> **Directive**
From the first line of the data below, copy each line up to the one containing "print_turn = 9; // [-45:1:45]", and include that line too.

> **Recorded data**
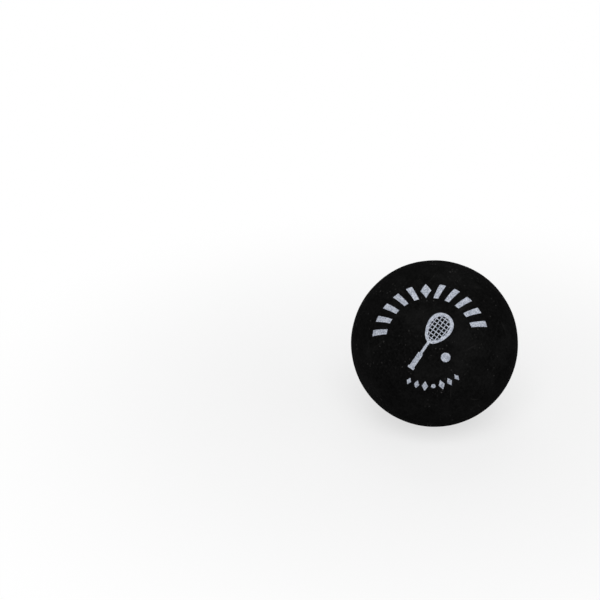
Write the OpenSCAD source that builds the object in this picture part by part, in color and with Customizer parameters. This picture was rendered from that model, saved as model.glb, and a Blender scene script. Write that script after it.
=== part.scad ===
// Hollow rubber squash ball: two moulded cups cemented edge to edge, with a printed face.
// The origin is the ball's centre, +Z is up, and the print faces -Y, tilted towards +Z.

/* [Ball] */
// Outer diameter of the ball
ball_d = 40; // [30:0.5:60]
// Thickness of the rubber wall
wall = 5.2; // [3:0.1:8]

/* [Seam] */
// Thickness of the cured cement between the two edges
cement_t = 0.16; // [0.06:0.02:0.4]
// Radius of the cement bead squeezed into the hollow
bead_r = 0.6; // [0.3:0.05:1.2]

/* [Print] */
// Thickness of an ink film
ink_t = 0.04; // [0.02:0.01:0.1]
// Height of the print's centre above the level, as an angle at the ball's centre
print_tilt = 28.7; // [0:0.1:60]
// Turn of the print about its own centre, counter-clockwise as seen
print_turn = 9; // [-45:1:45]

/* [Upper arc] */
// Angle from the print's centre to the middle of the upper marks
upper_polar = 36.7; // [34:0.1:44]
// Slanted bars on each side of the upper lozenge
upper_bars = 5; // [2:1:6]
// Distance from one upper mark to the next, along the arc
upper_pitch = 3.1; // [2:0.05:3.4]
// Height of an upper mark
upper_h = 4.3; // [2:0.1:5]
// Width of a slanted bar
bar_w = 1.35; // [0.6:0.05:1.7]
// Sideways shift of a bar's top against its foot
bar_lean = 0.95; // [0:0.05:1.5]
// Width of the upper lozenge
upper_lozenge_w = 2.5; // [1:0.1:3]

/* [Lower arc] */
// Angle from the print's centre to the middle of the lower marks
lower_polar = 30.8; // [29:0.1:44]
// Lozenges on each side of the lower dot
lower_lozenges = 3; // [1:1:5]
// Distance from one lower mark to the next, along the arc
lower_pitch = 1.95; // [1.7:0.05:3]
// Height of the lozenge next to the dot
lower_h = 2.7; // [1.5:0.1:3.5]
// Width of the lozenge next to the dot
lower_lozenge_w = 1.5; // [0.8:0.05:1.6]
// Diameter of the dot in the middle of the lower arc
lower_dot_d = 1.1; // [0.5:0.05:1.6]

/* [Racket and ball] */
// Lean of the racket to the right of the print's upright line
racket_lean = 40; // [20:1:60]
// Length of the racket's head
head_l = 7.8; // [6:0.1:8.4]
// Width of the racket's head
head_w = 5.8; // [4.4:0.1:6.2]
// Width of the head's frame
frame_w = 0.8; // [0.5:0.02:1]
// Width of a string
string_w = 0.22; // [0.14:0.01:0.3]
// Distance from one string to the next
string_pitch = 0.88; // [0.7:0.02:1.3]
// Length of the shaft between the head and the grip
shaft_l = 3; // [2:0.1:4]
// Width of the shaft
shaft_w = 0.66; // [0.4:0.02:0.9]
// Length of the grip with its butt
grip_l = 4.3; // [3:0.1:5]
// Width of the grip
grip_w = 1.25; // [0.8:0.05:1.6]
// Length of the butt at the end of the grip
butt_l = 0.6; // [0.4:0.05:0.9]
// Width of the butt
butt_w = 1.65; // [1.3:0.05:2]
// Diameter of the small ball drawn beside the racket
small_ball_d = 2.2; // [1:0.1:2.6]
// Distance of the small ball to the right of the print's centre
small_ball_right = 3.5; // [3:0.1:4.5]
// Distance of the small ball below the print's centre
small_ball_down = 3.9; // [3:0.1:4.5]

/* [Speed dot] */
// Diameter of the round mark on the far side
speed_dot_d = 3.8; // [2:0.1:6]

/* [Hidden] */
ball_r = ball_d / 2;
hollow_r = ball_r - wall;
// The racket's middle lies on the print's centre
racket_l = head_l + shaft_l + grip_l;
head_middle = racket_l / 2 - head_l / 2;
grip_top = grip_l - racket_l / 2;
// The head narrows towards its shaft by this share
head_taper_share = 0.22;
// Each lozenge is this share of the one before it, counted from the dot
lozenge_share = 0.86;
// Overrun of every cut and of every outline that trims a film
overrun = ball_d / 20;
head_points = 48;
round_fn = 128;
$fn = round_fn;

// Angle at the ball's centre for a length along its surface
function arc_angle(length) = length / ball_r * 180 / PI;

// Plan position of a point on the ball, seen along the print's axis. The arc's middle is at
// the angles polar and turn, along is clockwise along the arc, and out is away from the centre.
function on_arc(polar, turn, along, out) =
    let (p = polar + arc_angle(out), a = turn - arc_angle(along) / sin(polar))
    ball_r * sin(p) * [cos(a), sin(a)];

// Turns the print's own frame, with its axis on +Z and its top on +Y, into the ball's frame
module lay_print() {
    rotate([90 - print_tilt, 0, 0])
        rotate([0, 0, print_turn])
            children();
}

// A sphere whose own poles lie in the plane of the seam
module round_body(r) {
    rotate([90, 0, 0])
        sphere(r);
}

// Everything on the print's side of the plane at this height above the ball's middle
module above(height) {
    translate([-ball_r - overrun, -ball_r - overrun, height])
        cube([ball_d + 2 * overrun, ball_d + 2 * overrun, ball_r + overrun]);
}

// One moulded cup, with a flat edge that stops half the cement short of the middle
module cup() {
    intersection() {
        difference() {
            round_body(ball_r);
            round_body(hollow_r);
        }
        above(cement_t / 2);
    }
}

// A film on the ball's skin, with the outline of its children seen along the print's axis
module ink_film() {
    intersection() {
        difference() {
            round_body(ball_r + ink_t);
            round_body(ball_r);
        }
        linear_extrude(height = ball_r + overrun)
            children();
    }
}

// A lozenge on an arc, this wide and this tall
module lozenge(polar, turn, w, h) {
    polygon([
        on_arc(polar, turn, 0, h / 2), on_arc(polar, turn, w / 2, 0),
        on_arc(polar, turn, 0, -h / 2), on_arc(polar, turn, -w / 2, 0)
    ]);
}

// A slanted bar on an arc, whose top is shifted clockwise by twice the half lean
module slanted_bar(polar, turn, half_lean) {
    polygon([
        on_arc(polar, turn, half_lean - bar_w / 2, upper_h / 2),
        on_arc(polar, turn, half_lean + bar_w / 2, upper_h / 2),
        on_arc(polar, turn, bar_w / 2 - half_lean, -upper_h / 2),
        on_arc(polar, turn, -half_lean - bar_w / 2, -upper_h / 2)
    ]);
}

// Five bars lean away from the lozenge on each side of it
module upper_arc() {
    lozenge(upper_polar, 90, upper_lozenge_w, upper_h);
    step = arc_angle(upper_pitch) / sin(upper_polar);
    for (side = [-1, 1], i = [1:upper_bars])
        slanted_bar(upper_polar, 90 - side * i * step, side * bar_lean / 2);
}

// Lozenges that grow smaller away from the dot
module lower_arc() {
    translate(on_arc(lower_polar, -90, 0, 0))
        circle(d = lower_dot_d);
    step = arc_angle(lower_pitch) / sin(lower_polar);
    for (side = [-1, 1], i = [1:lower_lozenges]) {
        share = pow(lozenge_share, i - 1);
        lozenge(lower_polar, -90 + side * i * step, lower_lozenge_w * share, lower_h * share);
    }
}

// Outline of a racket's head drawn in by a margin, an ellipse narrowed towards the foot
module head_outline(margin) {
    polygon([
        for (i = [0:head_points - 1])
            let (a = 360 * i / head_points)
            [
                (head_w / 2 - margin) * cos(a) * (1 + head_taper_share * sin(a)),
                (head_l / 2 - margin) * sin(a)
            ]
    ]);
}

// Strings side by side across this width, each this long
module strings(width, length) {
    count = floor((width - frame_w) / string_pitch / 2);
    for (i = [-count:count])
        translate([i * string_pitch, 0])
            square([string_w, length], center = true);
}

// A bar that stands on this height, on the racket's middle line
module upright_bar(width, height, foot) {
    translate([-width / 2, foot])
        square([width, height]);
}

// The ring of the head with its strings, which end under the middle of the frame
module head() {
    difference() {
        head_outline(0);
        head_outline(frame_w);
    }
    intersection() {
        head_outline(frame_w / 2);
        union() {
            strings(head_w, head_l);
            rotate([0, 0, 90])
                strings(head_l, head_w);
        }
    }
}

// A racket that stands upright with its middle on the print's centre
module racket() {
    translate([0, head_middle])
        head();
    upright_bar(shaft_w, shaft_l + frame_w, grip_top - frame_w / 2);
    upright_bar(grip_w, grip_l, -racket_l / 2);
    upright_bar(butt_w, butt_l, -racket_l / 2);
}

// A leaning racket and a small ball beside it
module emblem() {
    rotate([0, 0, -racket_lean])
        racket();
    translate([small_ball_right, -small_ball_down])
        circle(d = small_ball_d);
}

module front_half_shell() {
    color("#101011")
        lay_print()
            cup();
}

module rear_half_shell() {
    color("#101011")
        lay_print()
            rotate([180, 0, 0])
                cup();
}

// The cement fills the joint flush with the skin and stands as a bead round the hollow
module seam_cement() {
    color("#2a2724")
        lay_print() {
            intersection() {
                difference() {
                    sphere(ball_r);
                    sphere(hollow_r);
                }
                translate([0, 0, -cement_t / 2])
                    cylinder(h = cement_t, r = ball_r + overrun);
            }
            intersection() {
                sphere(hollow_r);
                rotate_extrude()
                    translate([hollow_r, 0])
                        circle(bead_r);
            }
        }
}

module upper_arc_print() {
    color("#b8bac8")
        lay_print()
            ink_film()
                upper_arc();
}

module centre_emblem_print() {
    color("#b8bac8")
        lay_print()
            ink_film()
                emblem();
}

module lower_arc_print() {
    color("#b8bac8")
        lay_print()
            ink_film()
                lower_arc();
}

// One round mark on the skin of the rear cup, straight behind the print
module speed_dot() {
    color("#e8c81e")
        lay_print()
            rotate([180, 0, 0])
                ink_film()
                    circle(d = speed_dot_d);
}

front_half_shell();
rear_half_shell();
seam_cement();
upper_arc_print();
centre_emblem_print();
lower_arc_print();
speed_dot();
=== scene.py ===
# %% [markdown]
# # A squash ball
# A squash ball is two thick rubber cups, cemented edge to edge round a sealed hollow, then buffed all over so
# that it is dead matt, and printed. The frame that loads first holds the ball's real solids. Everything made
# below is a finer skin for one of those solids, so each piece stays exactly where its solid is.

import math

import bpy
import numpy as np
from mathutils import Matrix, Vector


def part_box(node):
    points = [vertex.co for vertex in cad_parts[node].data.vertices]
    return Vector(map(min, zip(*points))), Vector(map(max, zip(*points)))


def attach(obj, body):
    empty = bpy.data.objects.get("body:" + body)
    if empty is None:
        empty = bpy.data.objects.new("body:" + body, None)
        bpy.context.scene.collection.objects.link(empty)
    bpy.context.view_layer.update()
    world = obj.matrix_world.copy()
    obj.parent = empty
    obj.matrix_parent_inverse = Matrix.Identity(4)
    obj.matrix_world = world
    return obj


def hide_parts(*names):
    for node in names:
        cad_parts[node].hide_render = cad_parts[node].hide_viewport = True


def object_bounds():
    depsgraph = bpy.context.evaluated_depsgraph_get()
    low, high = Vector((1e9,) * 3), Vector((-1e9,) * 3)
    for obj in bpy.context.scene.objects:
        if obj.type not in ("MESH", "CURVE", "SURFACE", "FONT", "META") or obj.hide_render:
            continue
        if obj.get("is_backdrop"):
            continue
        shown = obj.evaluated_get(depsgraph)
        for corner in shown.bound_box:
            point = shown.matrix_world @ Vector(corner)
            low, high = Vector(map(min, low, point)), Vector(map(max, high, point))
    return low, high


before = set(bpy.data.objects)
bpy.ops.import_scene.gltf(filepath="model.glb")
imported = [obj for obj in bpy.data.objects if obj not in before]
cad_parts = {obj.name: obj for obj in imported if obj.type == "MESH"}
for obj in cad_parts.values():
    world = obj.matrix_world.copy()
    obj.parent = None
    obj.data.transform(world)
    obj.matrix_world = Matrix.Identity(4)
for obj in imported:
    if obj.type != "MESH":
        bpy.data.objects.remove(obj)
cad_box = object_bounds()
MM = 0.001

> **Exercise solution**
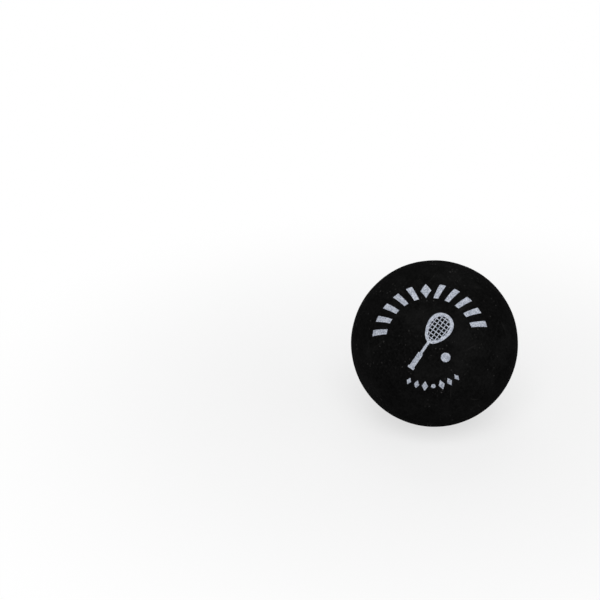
Write the OpenSCAD source that builds the object in this picture part by part, in color and with Customizer parameters. This picture was rendered from that model, saved as model.glb, and a Blender scene script. Write that script after it.
=== part.scad ===
// Hollow rubber squash ball: two moulded cups cemented edge to edge, with a printed face.
// The origin is the ball's centre, +Z is up, and the print faces -Y, tilted towards +Z.

/* [Ball] */
// Outer diameter of the ball
ball_d = 40; // [30:0.5:60]
// Thickness of the rubber wall
wall = 5.2; // [3:0.1:8]

/* [Seam] */
// Thickness of the cured cement between the two edges
cement_t = 0.16; // [0.06:0.02:0.4]
// Radius of the cement bead squeezed into the hollow
bead_r = 0.6; // [0.3:0.05:1.2]

/* [Print] */
// Thickness of an ink film
ink_t = 0.04; // [0.02:0.01:0.1]
// Height of the print's centre above the level, as an angle at the ball's centre
print_tilt = 28.7; // [0:0.1:60]
// Turn of the print about its own centre, counter-clockwise as seen
print_turn = 9; // [-45:1:45]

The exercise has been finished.